TASK BRIEF.
From the records below, copy out exactly the lines from the one containing "Continue the Blender" to the one containing "values: Socket names, with", both included. Add nothing else.
++++ DATA RECORDS ++++
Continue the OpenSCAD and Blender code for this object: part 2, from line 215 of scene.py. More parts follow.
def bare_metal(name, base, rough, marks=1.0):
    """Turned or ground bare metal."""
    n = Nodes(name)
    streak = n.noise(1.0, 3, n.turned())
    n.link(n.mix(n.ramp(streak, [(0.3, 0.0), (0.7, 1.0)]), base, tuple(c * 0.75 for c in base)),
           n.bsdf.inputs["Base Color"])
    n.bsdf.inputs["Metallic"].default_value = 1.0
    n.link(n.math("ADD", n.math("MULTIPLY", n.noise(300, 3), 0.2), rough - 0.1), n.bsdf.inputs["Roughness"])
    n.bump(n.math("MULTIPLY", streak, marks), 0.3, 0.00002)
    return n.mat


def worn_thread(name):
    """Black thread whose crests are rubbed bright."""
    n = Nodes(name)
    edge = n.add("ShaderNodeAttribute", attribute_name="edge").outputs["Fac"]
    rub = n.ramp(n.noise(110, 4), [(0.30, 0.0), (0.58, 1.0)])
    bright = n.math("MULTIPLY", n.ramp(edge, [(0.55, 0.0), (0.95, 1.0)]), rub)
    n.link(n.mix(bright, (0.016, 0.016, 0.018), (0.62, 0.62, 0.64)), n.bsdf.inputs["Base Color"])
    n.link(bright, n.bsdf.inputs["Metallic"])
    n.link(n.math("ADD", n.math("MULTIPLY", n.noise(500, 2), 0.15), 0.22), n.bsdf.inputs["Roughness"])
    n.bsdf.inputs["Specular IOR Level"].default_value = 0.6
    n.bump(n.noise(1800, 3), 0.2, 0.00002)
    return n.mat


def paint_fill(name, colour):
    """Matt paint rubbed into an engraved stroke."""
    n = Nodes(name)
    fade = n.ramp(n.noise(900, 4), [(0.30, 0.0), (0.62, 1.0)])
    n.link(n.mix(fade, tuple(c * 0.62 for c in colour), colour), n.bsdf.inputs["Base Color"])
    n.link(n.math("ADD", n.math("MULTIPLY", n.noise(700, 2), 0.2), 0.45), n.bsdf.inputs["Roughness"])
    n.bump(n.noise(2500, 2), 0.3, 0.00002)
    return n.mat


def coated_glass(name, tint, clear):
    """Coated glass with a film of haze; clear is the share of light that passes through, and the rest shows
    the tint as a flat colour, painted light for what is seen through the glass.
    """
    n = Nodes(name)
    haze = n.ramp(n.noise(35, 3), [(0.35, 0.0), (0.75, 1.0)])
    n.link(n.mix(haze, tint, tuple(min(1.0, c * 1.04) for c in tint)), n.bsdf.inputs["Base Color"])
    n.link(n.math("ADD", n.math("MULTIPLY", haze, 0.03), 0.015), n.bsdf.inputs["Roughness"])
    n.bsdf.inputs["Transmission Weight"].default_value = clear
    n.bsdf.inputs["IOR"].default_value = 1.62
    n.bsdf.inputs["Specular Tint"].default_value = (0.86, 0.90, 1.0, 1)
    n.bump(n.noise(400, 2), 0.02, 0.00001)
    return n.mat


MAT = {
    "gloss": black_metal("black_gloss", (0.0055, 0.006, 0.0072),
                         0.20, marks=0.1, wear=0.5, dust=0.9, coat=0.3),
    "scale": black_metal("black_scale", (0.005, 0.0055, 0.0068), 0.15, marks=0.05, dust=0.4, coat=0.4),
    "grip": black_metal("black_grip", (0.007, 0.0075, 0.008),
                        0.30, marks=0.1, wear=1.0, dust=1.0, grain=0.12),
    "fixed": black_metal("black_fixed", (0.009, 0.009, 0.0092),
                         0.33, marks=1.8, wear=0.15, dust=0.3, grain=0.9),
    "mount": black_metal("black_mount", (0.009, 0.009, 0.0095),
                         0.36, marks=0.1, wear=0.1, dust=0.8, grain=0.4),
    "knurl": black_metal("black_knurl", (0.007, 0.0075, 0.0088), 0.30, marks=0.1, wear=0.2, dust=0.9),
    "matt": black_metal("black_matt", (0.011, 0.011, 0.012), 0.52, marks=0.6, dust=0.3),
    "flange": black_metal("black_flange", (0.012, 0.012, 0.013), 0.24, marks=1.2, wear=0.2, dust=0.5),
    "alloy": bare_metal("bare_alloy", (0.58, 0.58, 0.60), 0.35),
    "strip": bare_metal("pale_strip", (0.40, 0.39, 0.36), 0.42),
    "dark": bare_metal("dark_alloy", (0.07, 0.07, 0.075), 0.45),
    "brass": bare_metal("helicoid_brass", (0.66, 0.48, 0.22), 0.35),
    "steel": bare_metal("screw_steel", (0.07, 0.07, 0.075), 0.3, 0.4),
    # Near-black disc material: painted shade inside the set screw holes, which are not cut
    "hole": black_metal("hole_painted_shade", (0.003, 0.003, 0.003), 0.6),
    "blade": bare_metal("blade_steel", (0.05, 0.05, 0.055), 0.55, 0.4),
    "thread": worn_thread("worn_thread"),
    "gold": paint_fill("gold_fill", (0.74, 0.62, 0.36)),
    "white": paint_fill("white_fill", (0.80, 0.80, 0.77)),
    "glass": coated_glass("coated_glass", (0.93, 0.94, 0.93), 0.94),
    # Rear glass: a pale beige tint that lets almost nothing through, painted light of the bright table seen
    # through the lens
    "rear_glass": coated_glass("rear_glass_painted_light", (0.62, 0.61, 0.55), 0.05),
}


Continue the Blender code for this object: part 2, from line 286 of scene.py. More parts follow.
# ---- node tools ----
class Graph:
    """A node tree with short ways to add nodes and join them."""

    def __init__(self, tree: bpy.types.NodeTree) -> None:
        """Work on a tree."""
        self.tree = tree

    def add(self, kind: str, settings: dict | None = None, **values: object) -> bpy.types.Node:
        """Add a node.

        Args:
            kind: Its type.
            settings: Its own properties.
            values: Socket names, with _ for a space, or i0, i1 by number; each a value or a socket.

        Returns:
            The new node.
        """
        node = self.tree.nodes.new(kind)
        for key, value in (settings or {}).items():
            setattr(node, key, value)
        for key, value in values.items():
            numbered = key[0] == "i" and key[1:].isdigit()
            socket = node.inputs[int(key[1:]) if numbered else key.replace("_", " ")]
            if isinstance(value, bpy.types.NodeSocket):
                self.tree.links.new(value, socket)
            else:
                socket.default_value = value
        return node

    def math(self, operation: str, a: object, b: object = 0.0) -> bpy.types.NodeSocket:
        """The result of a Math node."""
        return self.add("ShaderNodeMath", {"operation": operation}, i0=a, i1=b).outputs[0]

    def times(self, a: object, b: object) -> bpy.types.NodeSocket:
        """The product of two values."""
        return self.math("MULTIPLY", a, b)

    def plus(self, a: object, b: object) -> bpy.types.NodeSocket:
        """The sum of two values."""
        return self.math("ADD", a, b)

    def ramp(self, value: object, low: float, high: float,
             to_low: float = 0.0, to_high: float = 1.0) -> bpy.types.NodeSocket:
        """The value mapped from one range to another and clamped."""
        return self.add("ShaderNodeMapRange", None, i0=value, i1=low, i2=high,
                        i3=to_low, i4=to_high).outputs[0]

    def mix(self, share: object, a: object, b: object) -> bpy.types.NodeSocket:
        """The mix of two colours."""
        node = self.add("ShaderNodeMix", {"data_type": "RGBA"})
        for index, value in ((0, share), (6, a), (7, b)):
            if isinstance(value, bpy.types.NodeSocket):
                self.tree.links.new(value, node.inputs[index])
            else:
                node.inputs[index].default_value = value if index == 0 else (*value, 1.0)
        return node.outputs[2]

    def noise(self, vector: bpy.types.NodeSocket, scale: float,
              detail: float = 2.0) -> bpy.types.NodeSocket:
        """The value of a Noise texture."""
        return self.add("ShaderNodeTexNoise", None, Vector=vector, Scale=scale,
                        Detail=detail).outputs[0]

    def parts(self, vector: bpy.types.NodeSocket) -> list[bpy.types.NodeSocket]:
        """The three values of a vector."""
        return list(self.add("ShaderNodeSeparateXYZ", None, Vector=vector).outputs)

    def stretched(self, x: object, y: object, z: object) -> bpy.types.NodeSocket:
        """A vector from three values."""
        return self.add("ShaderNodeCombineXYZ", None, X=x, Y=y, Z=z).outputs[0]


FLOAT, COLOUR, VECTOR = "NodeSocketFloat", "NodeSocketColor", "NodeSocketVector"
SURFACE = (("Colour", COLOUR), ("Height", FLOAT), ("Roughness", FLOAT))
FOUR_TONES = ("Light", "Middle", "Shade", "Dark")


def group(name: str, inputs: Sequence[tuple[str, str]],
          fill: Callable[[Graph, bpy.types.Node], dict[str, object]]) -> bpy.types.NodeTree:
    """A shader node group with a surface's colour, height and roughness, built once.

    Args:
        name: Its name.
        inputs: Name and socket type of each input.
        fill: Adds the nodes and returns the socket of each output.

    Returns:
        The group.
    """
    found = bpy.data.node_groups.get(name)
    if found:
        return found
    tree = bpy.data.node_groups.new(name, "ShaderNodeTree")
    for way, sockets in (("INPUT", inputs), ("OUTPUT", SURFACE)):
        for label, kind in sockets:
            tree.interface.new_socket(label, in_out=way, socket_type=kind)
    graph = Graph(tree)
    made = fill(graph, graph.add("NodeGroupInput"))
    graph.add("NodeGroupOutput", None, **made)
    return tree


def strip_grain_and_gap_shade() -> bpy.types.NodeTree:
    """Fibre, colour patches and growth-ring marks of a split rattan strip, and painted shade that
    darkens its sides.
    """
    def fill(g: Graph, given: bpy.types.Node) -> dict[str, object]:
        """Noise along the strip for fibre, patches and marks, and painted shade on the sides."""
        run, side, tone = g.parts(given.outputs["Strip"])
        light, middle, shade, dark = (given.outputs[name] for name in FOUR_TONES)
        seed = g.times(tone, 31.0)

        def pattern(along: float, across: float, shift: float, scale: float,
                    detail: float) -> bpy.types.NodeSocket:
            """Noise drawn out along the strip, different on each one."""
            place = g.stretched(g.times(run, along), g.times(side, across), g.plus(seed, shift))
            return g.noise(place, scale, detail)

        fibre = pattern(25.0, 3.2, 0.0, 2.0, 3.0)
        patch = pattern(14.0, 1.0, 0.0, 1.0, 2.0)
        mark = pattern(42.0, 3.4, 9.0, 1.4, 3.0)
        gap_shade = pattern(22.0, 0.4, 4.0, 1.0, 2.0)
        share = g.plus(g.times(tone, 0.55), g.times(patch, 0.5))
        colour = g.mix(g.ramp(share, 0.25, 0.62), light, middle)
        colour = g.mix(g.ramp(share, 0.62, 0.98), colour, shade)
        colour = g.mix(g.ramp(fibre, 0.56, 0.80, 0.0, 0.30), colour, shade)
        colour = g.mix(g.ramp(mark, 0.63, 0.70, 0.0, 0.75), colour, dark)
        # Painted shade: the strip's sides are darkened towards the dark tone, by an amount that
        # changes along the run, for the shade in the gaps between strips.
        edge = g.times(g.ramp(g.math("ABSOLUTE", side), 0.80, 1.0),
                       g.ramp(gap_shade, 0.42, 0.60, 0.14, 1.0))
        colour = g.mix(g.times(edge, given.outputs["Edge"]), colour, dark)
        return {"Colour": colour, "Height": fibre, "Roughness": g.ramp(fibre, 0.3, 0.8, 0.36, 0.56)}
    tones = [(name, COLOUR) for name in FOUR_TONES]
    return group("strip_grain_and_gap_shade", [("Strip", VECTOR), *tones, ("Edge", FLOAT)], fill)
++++
SOLUTION TO THE PROBLEM.
Continue the Blender code for this object: part 2, from line 286 of scene.py. More parts follow.
# ---- node tools ----
class Graph:
    """A node tree with short ways to add nodes and join them."""

    def __init__(self, tree: bpy.types.NodeTree) -> None:
        """Work on a tree."""
        self.tree = tree

    def add(self, kind: str, settings: dict | None = None, **values: object) -> bpy.types.Node:
        """Add a node.

        Args:
            kind: Its type.
            settings: Its own properties.
            values: Socket names, with _ for a space, or i0, i1 by number; each a value or a socket.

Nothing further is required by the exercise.